Whilst watching however I couldn't help but draw parallels to one of my favourite musicals of all time – Sondheim and Lapine's 1984 masterpiece Sunday in the Park With George. Like McQueen, Sondheim and Lapine present a frustrated artist at the forefront of the drama, and instead of giving you a Lifetime Movie account of their journey, we are presented with a moment inside the mind of a great creative. In the case of Sunday..., the protagonist is the French post-impressionist Georges Seurat, whose great paining "A Sunday Afternoon on the Island of La Grande Jatte" was the inspiration behind the musical as a whole, and inspired the style of the score as well as the book.
In both pieces the drama stems from their interactions with the women in their life – for McQueen it was the mythical presence of American Dahlia, and for Seurat it was his long-time mistress Dot. Both dramas explore the artist in relation to their opposite figure, as well as the world around them and their overall cultural impact. Whereas in the later example, the relationship between George and Dot is better defined, both in the time frame of act one and the later frame of act two, where George and Dot's great-grandson George encounters a vision of Dot and completes their unfinished act one duet, "Move On".
To quote Sondheim himself, I was struck by how both pieces concentrate on the “art of making art” above anything else. In both cases, the frustrated artists were struggling to find or finish a new idea, and the weight of expectation from previous work or the industry in which they operate piles additional pressure on an already tense environment. The audience then become implicit in this discovery and the narrative is drawn from the process and the creation rather than the product, which provides a strangely compelling and moving overall narrative.
This idea is certainly not rare or unique. Audiences across various mediums, be it books, films or theatre enjoy seeing the creation of art, and even more so the life of the creator – which in many cases surpasses their creations. Even someone with a passing knowledge of McQueen or Seurat could find pleasure in either production, and there is no reliance on having assumed knowledge of their work – which is in part reason for their overall success.
Gabriel Ebert, Joseph Keckler
Nikki M. James and Eisa Davis in 'Preludes'
Visiting New York recently I was similarly stuck by how many musicals and plays currently running were dealing with this idea with strikingly different results. At the Lincoln Center, I saw a new musical by Dave Malloy called Preludes. Like McQueen and Sunday..., the piece focused on a personally repressed artist struggling to find their latest big idea, and battling the inner daemons to create something that lived up to industry expectation. In this case, the drama focused on Russian composer Sergei Rachmaninoff, who experienced severe writers block following the disastrous performance of his First Symphony in D Minor. Only through counselling was he able to overcome this mental block, and go on to write further pieces of music, although in his mind they were never as successful as what had gone before.
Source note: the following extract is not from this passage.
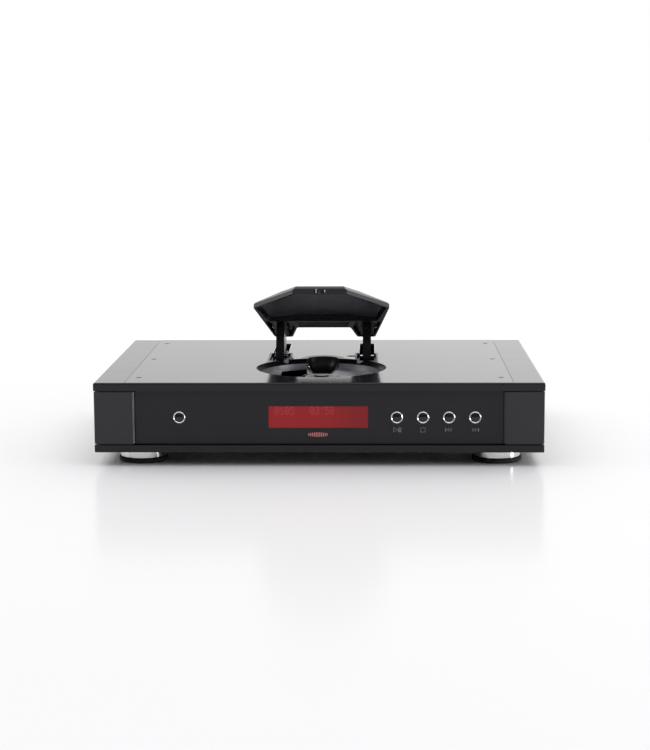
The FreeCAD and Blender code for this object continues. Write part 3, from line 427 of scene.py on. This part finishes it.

At the City Center I saw William Finn's A New Brain, an autobiographical account of how the composer dealt directly with his own harrowing experience with illness, and how this affected his ability to compose, as well as the healing power of art.
It's a term that Oprah calls 'Chasing the Phenomenon' – and it's something I'm extremely interested in, and relates to all sorts of artists, as well as every day people. In conversation with writer JK Rowling about where she could possibly go next after the 'Harry Potter' franchise, the discussion led to Michael Jackson's obsession with bettering himself following 'Thriller', his sixth studio album and the biggest selling album of all time. Oprah argued this constant search to out do what you've already achieved is ultimately unhealthy for a creative, and at some point you may need to accept that your best work may be behind you.
As humans we're preconditioned to think of life as a constant ladder, one on which we continue to climb and are rewarded for hard work, where achievements allow us to move up and continue to succeed. In reality, we all know that life is full of peaks and troughs, and nowhere is this more true than with art and artists. No matter what field you work in, the pressure to get on the ladder is one that drives you forward throughout most of your life, then when you're on it you are not necessarily prepared for the bumpy journey. Some artists, singers, writers etc. may be a one hit wonder – be it a book, a painting or a song - and find that that was their time, and searching for something greater is futile.
Another current Broadway show that deals with this idea is Finding Neverland, which sees the subject J.M Barrie struggle to find his greatest and newest idea. The show begins at the opening night of one of his lesser plays, and follows Barrie as a chance encounter leads to him making his most popular works of art, the character and play 'Peter Pan'. Like McQueen, Preludes and Sunday..., we see the artist at his lowest point, doubting his own ideas and worrying that he has lost his magic touch, but we remain apart of the creative process through to its completion.
The real art then comes from the story of its creation, and the fascination we as audiences get from watching the artist journey through a particularly dark moment, to in most cases end up with a masterpiece. Quite why we as audiences enjoy this glimpse of voyeurism into the mind of some of the greatest creative minds is not necessarily clear – but personally I find great comfort in seeing the common struggle that goes into such work, and it somehow feels more deserving and worthy of its status as a result.